田澤廉の冷静なレース運びは、さすがだった。
そして近藤幸太郎の追い上げには、しびれた。
これほど面白かった2区を、私は思い出せない。
学生長距離界を代表する3人のランナーが首位を争い、3人が持ち味を発揮したのだから。
いきなり“9秒差”田澤廉を抜いた吉居大和
序盤、見せたのは中央大学の吉居(3年)だった。
正直、吉居が2区に起用されたのは予想外だった。戦前、藤原正和監督は悪戯っぽくこう話していた。
「大和は1区から3区のどこかを走ることになります。他の学校の監督さんたちには、悩んでいただいて(笑)」
とはいえ、1区か3区が有力と見られていた。吉居の持つスピードが生きる区間だからだ。おそらく、他のメンバーとの兼ね合いもあったかとは思うが、藤原監督は「勝負手」を打ってきた。
それに吉居は応えた。駒澤とは9秒差でスタートすると、すぐさま田澤(4年)を抜いた。3キロ過ぎには明治をかわして先頭に立った。
吉居の魅力は、どんな時も恐れずに突っ込んで入れることだ。前回の1区でも「遅いなって感じたので、自分のペースで飛び出しました」と振り返るように、自分の感覚を信じて押していける選手だ。今回もそうだった。
「後半、坂が苦しいというのは分かってたんですけど、やっぱり、どうしても自分は(リズムを)つかみたいという気持ちがあったので、前半から積極的に行きました」
前を行くのが田澤だろうと、関係ない。
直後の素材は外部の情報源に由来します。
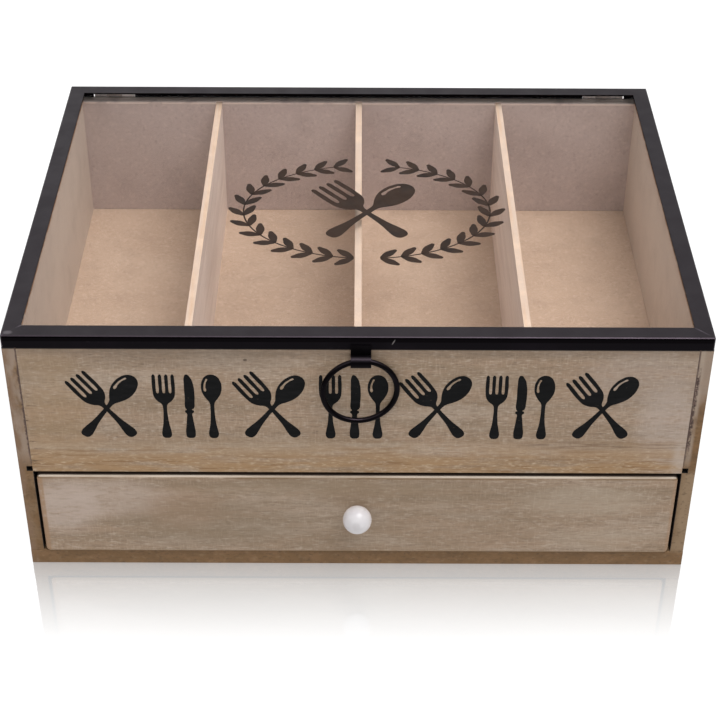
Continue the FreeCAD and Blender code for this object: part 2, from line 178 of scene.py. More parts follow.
floor_finish, tree, shader, coords = new_finish("white floor board", Roughness=0.6)
shader.inputs["Base Color"].default_value = linear(FLOOR_GREY)
shader.inputs["Emission Color"].default_value = linear("ffffff")
shader.inputs["Emission Strength"].default_value = FLOOR_GLOW
low, high = cad_box
half_base = (max(-low.x, high.x), -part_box("bottom_board")[0].y, 0.0)
spread_out = add_node(tree, "ShaderNodeVectorMath", {0: coords}, operation="ABSOLUTE")
beyond = add_node(tree, "ShaderNodeVectorMath", {0: spread_out.outputs[0], 1: half_base},
                  operation="SUBTRACT")
beyond = add_node(tree, "ShaderNodeVectorMath", {0: beyond.outputs[0], 1: (0, 0, 0)},
                  operation="MAXIMUM")
away = add_node(tree, "ShaderNodeVectorMath", {0: beyond.outputs[0]}, operation="LENGTH")
mirror = add_node(tree, "ShaderNodeMapRange",
                  {0: away.outputs["Value"], 1: 0.0, 2: MIRROR_REACH, 3: MIRROR_SHARE, 4: 0.0})
gloss = add_node(tree, "ShaderNodeBsdfGlossy", {"Roughness": MIRROR_ROUGHNESS})
mixed = add_node(tree, "ShaderNodeMixShader",
                 {0: mirror.outputs[0], 1: shader.outputs[0], 2: gloss.outputs[0]})
output = add_node(tree, "ShaderNodeOutputMaterial", {"Surface": mixed.outputs[0]})
output.is_active_output = True
floor_mesh = bpy.data.meshes.new("floor")
corners = [(x * FLOOR_HALF_WIDTH, y * FLOOR_HALF_WIDTH, -FLOOR_DROP)
           for x, y in ((-1, -1), (1, -1), (1, 1), (-1, 1))]
floor_mesh.from_pydata(corners, [], [(0, 1, 2, 3)])
floor_mesh.materials.append(floor_finish)
floor = bpy.data.objects.new("floor", floor_mesh)
floor.visible_diffuse = floor.visible_glossy = floor.visible_shadow = False
bpy.context.scene.collection.objects.link(floor)

# Side panels, back panel and bottom board. Seven-millimetre fibreboard, pinned together. Its
# outside is wiped with brown stain and then with white, and its inside is left raw.
STAIN_BROWN = "80603d"
STAIN_DARK = "54402c"
WIPED_WHITE = "b09d8e"
# Rim colours: brown stain on the top edges, darkened as painted shade of the gap under the lid,
# and near black on the front faces just under the lid's flange, as painted shadow.
RIM_STAIN_AND_SHADE = "4b3a2b"
RIM_PAINTED_SHADOW = "1d1613"
# Places in millimetres between which a mask rises: at the front faces, at the rim of the
# carcass, and towards its left and its right half.
FRONT_FACE = (-127.2, -127.7)
RIM = (141.1, 141.4)
LEFT_HALF = (1, -1)
RIGHT_HALF = (-1, 1)


def grained(tree, coords, size, low, high, strength=1.0, shift=(0, 0, 0)):
    """A mask of cloudy or drawn-out shapes, with their size in millimetres on each axis.

    strength is a number, or another mask that this one is kept inside.
    """
    mapping = add_node(tree, "ShaderNodeMapping", {
        "Vector": coords, "Location": shift, "Scale": [1000 / length for length in size]})
    noise = add_node(tree, "ShaderNodeTexNoise", {
        "Vector": mapping.outputs[0], "Scale": 1.0, "Detail": 3.0, "Roughness": 0.55})
    return add_node(tree, "ShaderNodeMapRange",
                    {0: noise.outputs[0], 1: low, 2: high, 3: 0.0, 4: strength},
                    interpolation_type="SMOOTHSTEP").outputs[0]


def band(tree, coords, axis, start, end, strength=1.0, both_sides=False):
    """A mask that rises from start to end, in millimetres along one axis."""
    split = add_node(tree, "ShaderNodeSeparateXYZ", {0: coords})
    along = split.outputs[axis]
    if both_sides:
        along = add_node(tree, "ShaderNodeMath", {0: along}, operation="ABSOLUTE").outputs[0]
    return add_node(tree, "ShaderNodeMapRange",
                    {0: along, 1: start / 1000, 2: end / 1000, 3: 0.0, 4: strength}).outputs[0]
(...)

今回も吉居の魅力が全開の序盤の走りだった。
“2人の留学生”に追いついた青学大・近藤幸太郎
そして中盤の主役は、青山学院大・近藤(4年)だった。
9.2km地点で、先行していた順天堂大の「世界のミウラ」こと、9月のダイヤモンドリーグ3000m障害で4位に入った三浦龍司に追いつき、さらには10km手前で創価大のムルワと山梨学院大のムルアに追いついたのだ。